— Directive —
Each entry needs to be restated exactly as written.
** BEGIN **
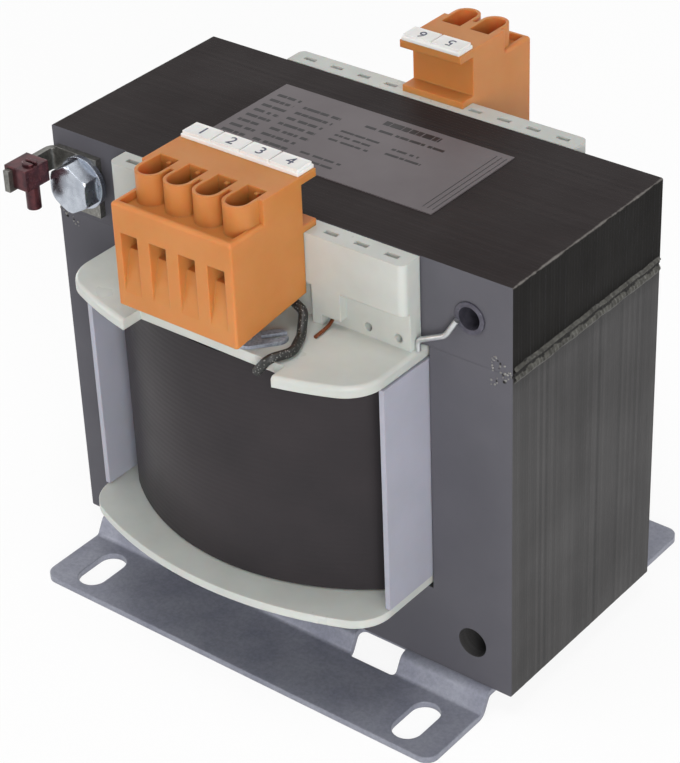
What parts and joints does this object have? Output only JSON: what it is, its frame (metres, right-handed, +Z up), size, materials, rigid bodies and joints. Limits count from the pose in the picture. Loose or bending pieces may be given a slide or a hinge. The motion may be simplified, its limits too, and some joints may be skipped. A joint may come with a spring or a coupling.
{
  "type": "control transformer",
  "caption": "Open-frame single-phase control transformer with a wound bobbin in a welded laminated core, plug-on terminal blocks, earth terminal and slotted folded feet.",
  "frame": {"origin": "on the mounting surface under the middle of the core, at the soles of the feet", "axes": "+X along the core towards the screen wire, -Y towards the block with more poles, +Z up from the feet"},
  "size_m": [0.1221, 0.1108, 0.1198],
  "materials": {
    "core_laminations": "dark impregnating varnish on stacked silicon steel, semi-gloss",
    "weld_steel": "rippled weld bead under varnish",
    "foot_steel": "zinc-plated folded sheet under a thin varnish",
    "bobbin_nylon": "pale glass-filled nylon, moulded",
    "liner_board": "lavender-grey insulating sheet",
    "winding_copper": "enamelled copper wire",
    "insulation_film": "polyester film",
    "wrap_tape": "dark polyester wrap, semi-gloss",
    "housing_orange": "orange moulded polyamide, satin",
    "marker_white": "white moulded strip, blank",
    "zinc_steel": "bright zinc plating",
    "pin_tin": "tinned pin",
    "label_foil": "grey foil label, blank, satin",
    "clamp_maroon": "dark red lacquered steel",
    "sleeve_black": "black insulating sleeve",
    "wire_copper": "bare tinned copper wire"
  },
  "bodies": {
    "root": {"e_core_stack": "core_laminations", "i_core_stack": "core_laminations", "weld_bead_left": "weld_steel", "weld_bead_right": "weld_steel", "foot_bracket_front": "foot_steel", "foot_bracket_rear": "foot_steel", "coil_bobbin": "bobbin_nylon", "primary_winding": "winding_copper", "interwinding_insulation": "insulation_film", "secondary_winding": "winding_copper", "outer_wrap": "wrap_tape", "window_liner_left": "liner_board", "window_liner_right": "liner_board", "front_terminal_housing": "housing_orange", "front_clamp_cages": "zinc_steel", "front_clamp_screws": "zinc_steel", "front_terminal_pins": "pin_tin", "front_marker_strip": "marker_white", "rear_terminal_housing": "housing_orange", "rear_clamp_cages": "zinc_steel", "rear_clamp_screws": "zinc_steel", "rear_terminal_pins": "pin_tin", "rear_marker_strip": "marker_white", "rating_label": "label_foil", "earth_plate": "zinc_steel", "earth_washer": "zinc_steel", "earth_bolt": "zinc_steel", "earth_nut": "zinc_steel", "earth_clamp": "clamp_maroon", "earth_clamp_screw": "clamp_maroon", "screen_eyelet": "zinc_steel", "screen_wire": "wire_copper", "front_lead_sleeve": "sleeve_black", "front_solder_tag": "zinc_steel"}
  },
  "joints": []
}
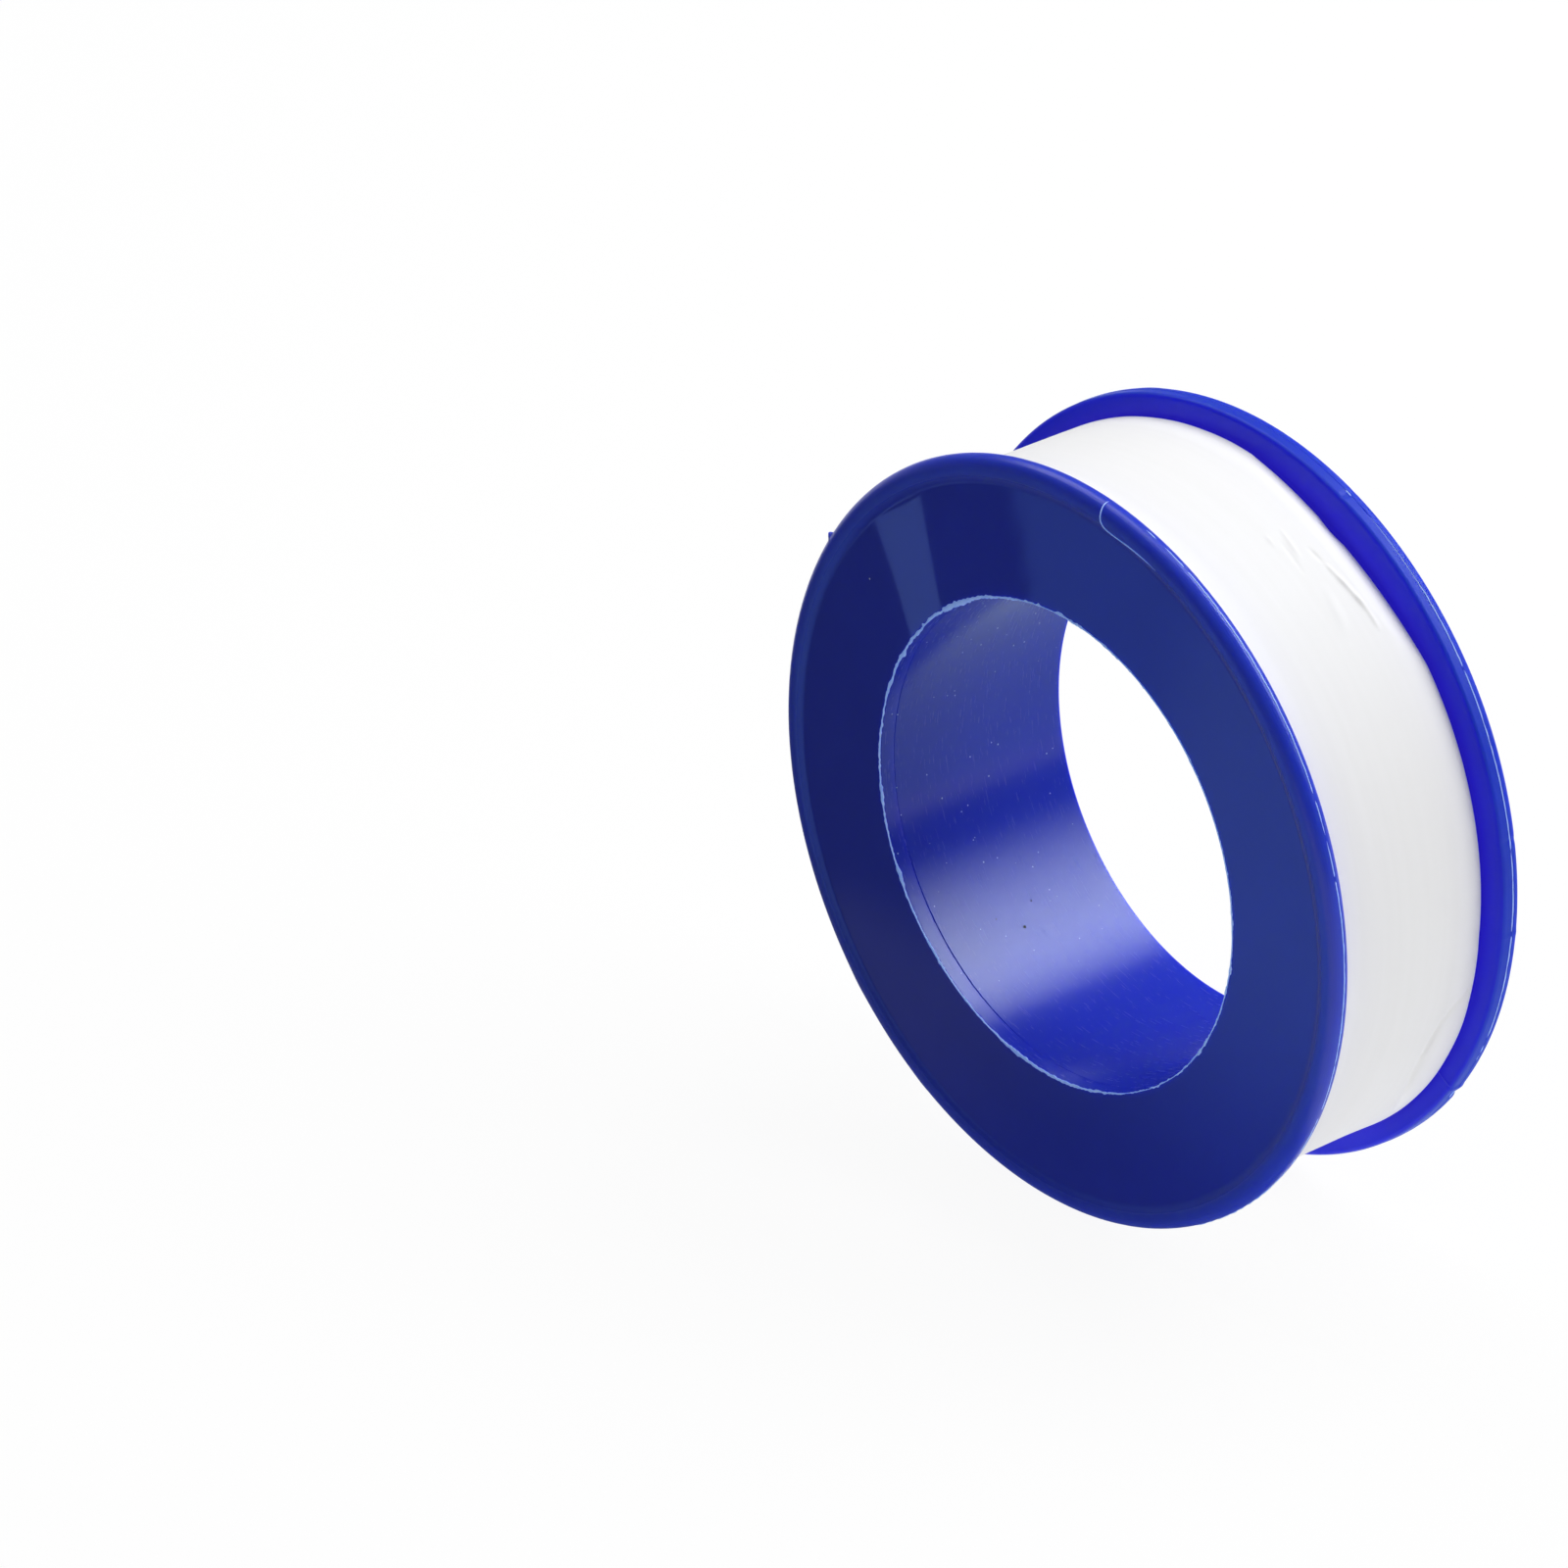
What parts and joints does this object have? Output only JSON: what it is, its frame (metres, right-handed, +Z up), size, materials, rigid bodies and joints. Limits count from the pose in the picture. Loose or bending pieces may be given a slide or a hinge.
** END **
— Written answer —
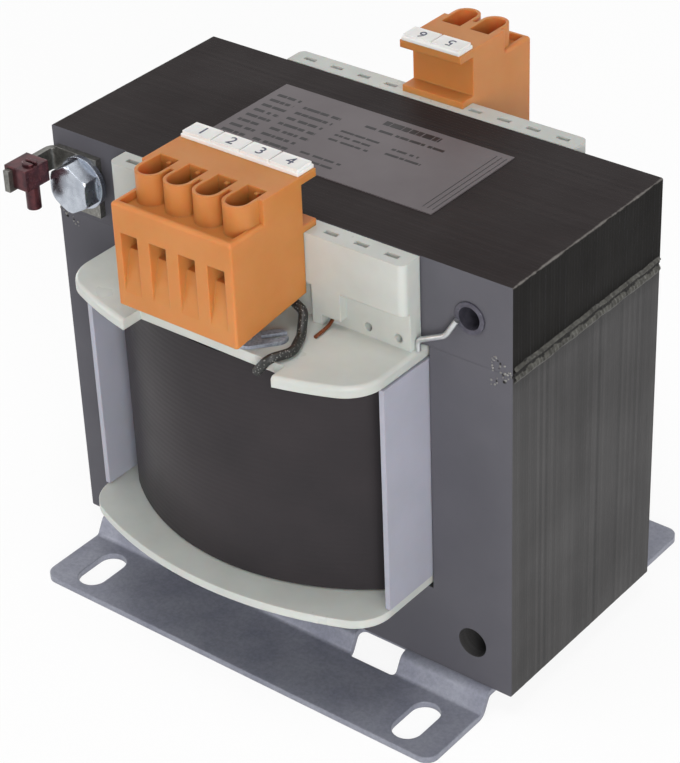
What parts and joints does this object have? Output only JSON: what it is, its frame (metres, right-handed, +Z up), size, materials, rigid bodies and joints. Limits count from the pose in the picture. Loose or bending pieces may be given a slide or a hinge. The motion may be simplified, its limits too, and some joints may be skipped. A joint may come with a spring or a coupling.
{
  "type": "control transformer",
  "caption": "Open-frame single-phase control transformer with a wound bobbin in a welded laminated core, plug-on terminal blocks, earth terminal and slotted folded feet.",
  "frame": {"origin": "on the mounting surface under the middle of the core, at the soles of the feet", "axes": "+X along the core towards the screen wire, -Y towards the block with more poles, +Z up from the feet"},
  "size_m": [0.1221, 0.1108, 0.1198],
  "materials": {
    "core_laminations": "dark impregnating varnish on stacked silicon steel, semi-gloss",
    "weld_steel": "rippled weld bead under varnish",
    "foot_steel": "zinc-plated folded sheet under a thin varnish",
    "bobbin_nylon": "pale glass-filled nylon, moulded",
    "liner_board": "lavender-grey insulating sheet",
    "winding_copper": "enamelled copper wire",
    "insulation_film": "polyester film",
    "wrap_tape": "dark polyester wrap, semi-gloss",
    "housing_orange": "orange moulded polyamide, satin",
    "marker_white": "white moulded strip, blank",
    "zinc_steel": "bright zinc plating",
    "pin_tin": "tinned pin",
    "label_foil": "grey foil label, blank, satin",
    "clamp_maroon": "dark red lacquered steel",
    "sleeve_black": "black insulating sleeve",
    "wire_copper": "bare tinned copper wire"
  },
  "bodies": {
    "root": {"e_core_stack": "core_laminations", "i_core_stack": "core_laminations", "weld_bead_left": "weld_steel", "weld_bead_right": "weld_steel", "foot_bracket_front": "foot_steel", "foot_bracket_rear": "foot_steel", "coil_bobbin": "bobbin_nylon", "primary_winding": "winding_copper", "interwinding_insulation": "insulation_film", "secondary_winding": "winding_copper", "outer_wrap": "wrap_tape", "window_liner_left": "liner_board", "window_liner_right": "liner_board", "front_terminal_housing": "housing_orange", "front_clamp_cages": "zinc_steel", "front_clamp_screws": "zinc_steel", "front_terminal_pins": "pin_tin", "front_marker_strip": "marker_white", "rear_terminal_housing": "housing_orange", "rear_clamp_cages": "zinc_steel", "rear_clamp_screws": "zinc_steel", "rear_terminal_pins": "pin_tin", "rear_marker_strip": "marker_white", "rating_label": "label_foil", "earth_plate": "zinc_steel", "earth_washer": "zinc_steel", "earth_bolt": "zinc_steel", "earth_nut": "zinc_steel", "earth_clamp": "clamp_maroon", "earth_clamp_screw": "clamp_maroon", "screen_eyelet": "zinc_steel", "screen_wire": "wire_copper", "front_lead_sleeve": "sleeve_black", "front_solder_tag": "zinc_steel"}
  },
  "joints": []
}
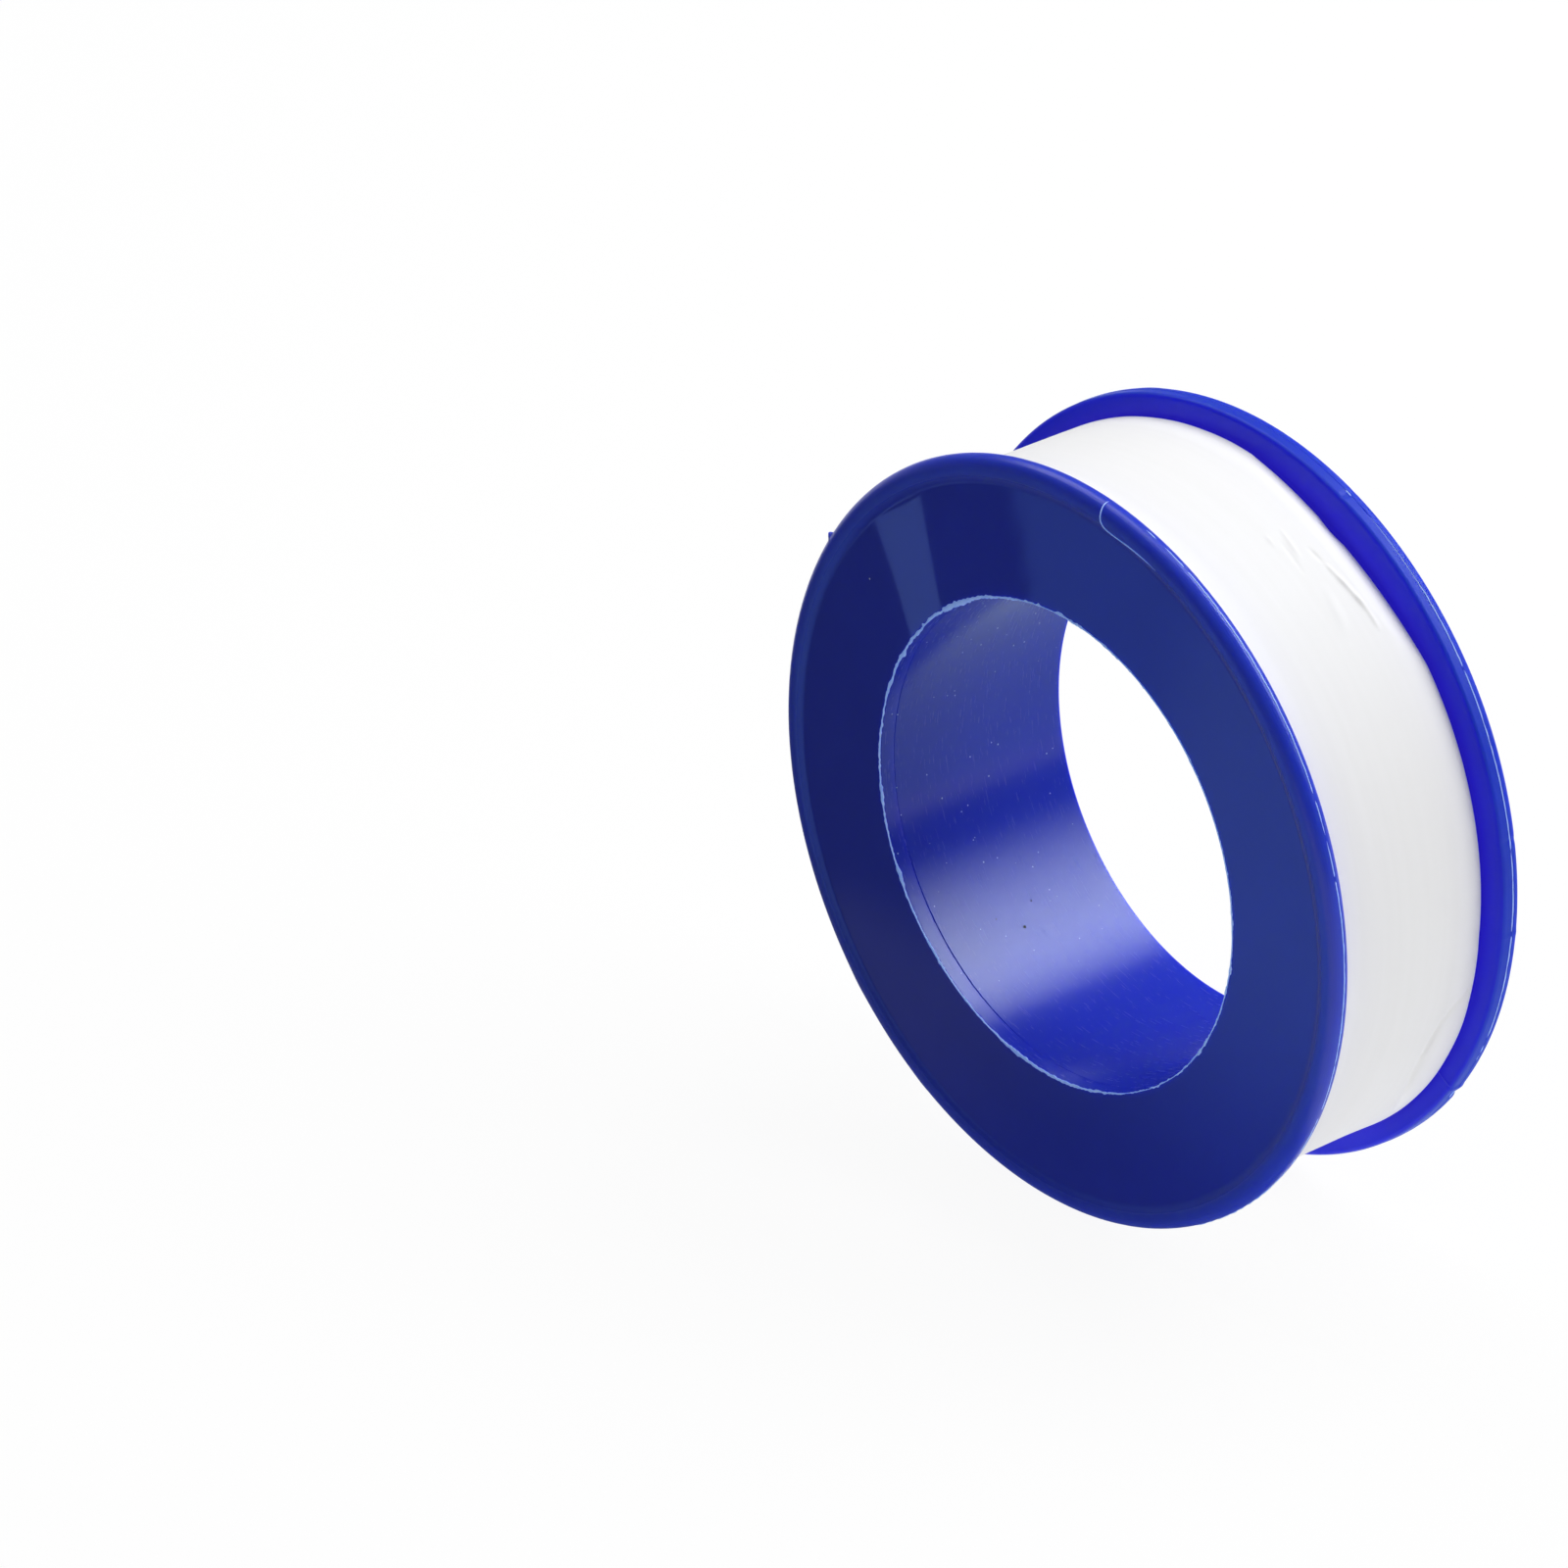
What parts and joints does this object have? Output only JSON: what it is, its frame (metres, right-handed, +Z up), size, materials, rigid bodies and joints. Limits count from the pose in the picture. Loose or bending pieces may be given a slide or a hinge.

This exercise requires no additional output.